Здесь царило необычайное смятение. Прислуга и приказчики сновали взад и вперед, покрикивали друг на друга, перебранивались, напрасно стараясь не шуметь. У парадного входа то и дело останавливались экипажи, выходили родственники, друзья и знакомые Алимянов с притворным или искренним выражением соболезнования на лице.
Все спешили к умирающему миллионеру, надеясь повидать его в последний раз и, быть может, что-нибудь разузнать о его завещании. Но двери в спальню были заперты. Там, вокруг смертного одра, собрались члены семьи, кое-кто из близких, приходский священник и врачи. Прочие посетители толпились в гостиной. Воздух был до того сперт, что трудно было дышать, однако никто не собирался уходить. От дорогих персидских ковров поднималась тонкая пыль. Солнечные лучи, проникая сквозь занавеси, золотили эту пыль косыми, медленно падавшими столбами. Один из них краем своим коснулся бронзовых часов на мраморном камине. Заискрился овальный стеклянный колпак, обдавая потоками света статуэтку: под колпаком властная красавица с мечом наступала на горло разъяренному льву.

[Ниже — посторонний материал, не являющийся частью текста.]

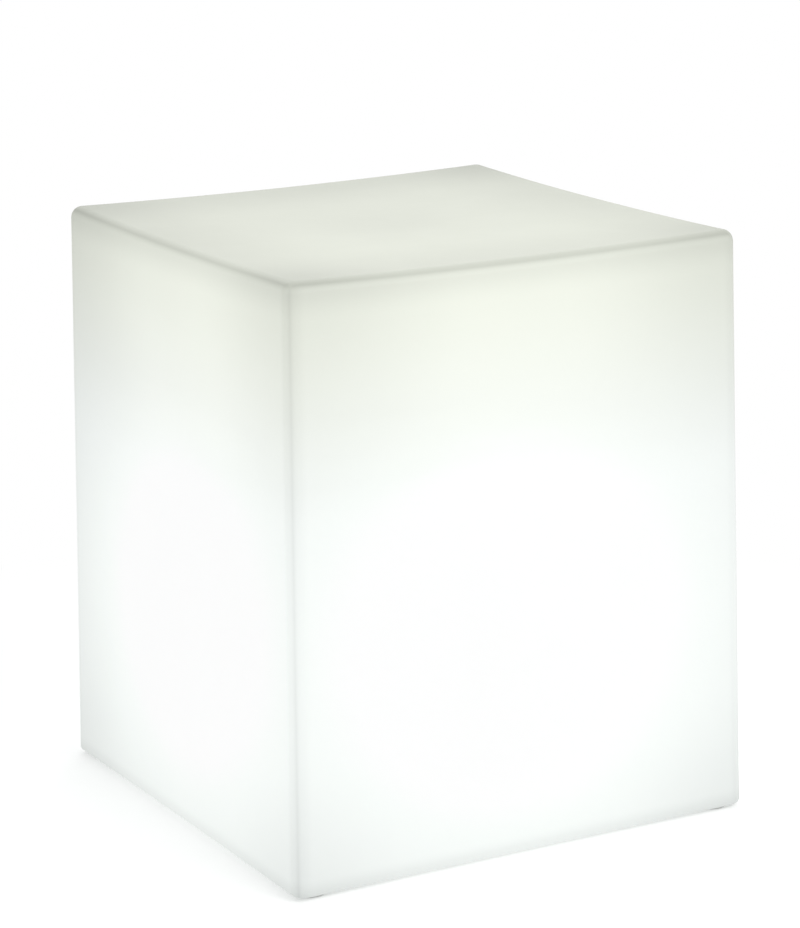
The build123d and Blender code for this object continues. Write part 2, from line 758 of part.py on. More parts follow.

Терпение посетителей постепенно истощалось – ожидали кончины больного, а он все не умирал. Временами то один, то другой наклонялся к замочной скважине и заглядывал в спальню или же, приложив ухо к двери, старался хоть что-нибудь расслышать, потом отходил и начинал шептаться, искоса обмениваясь злобными взглядами. У каждого в душе теплилась слабая надежда: не упомянут ли и он в завещании Маркоса-аги?
Но вот дверь спальни осторожно приоткрылась, и шепот мгновенно оборвался, точно карканье ворон после выстрела. Из спальни вышел мужчина лет шестидесяти, высокий, бодрый, с гордой осанкой. Его гладко выбритое лицо с крупными чертами, пронзительный взгляд, густые брови и особенно пышные с проседью усы, сливающиеся с бакенбардами, придавали ему сходство с николаевским солдатом. На нем был поношенный, выцветший мундир отставного чиновника, в петличке орден.
– Срафион Гаспарыч! – раздалось отовсюду, и все тотчас обступили старика, который в эту минуту походил на горделивого военачальника в окружении телохранителей.
– Бренный мир! Бренный мир! – повторял чиновник, глядя через головы на противоположную стену и поправляя орденок. – Человек не может испустить последний вздох, не повидавшись с сыном.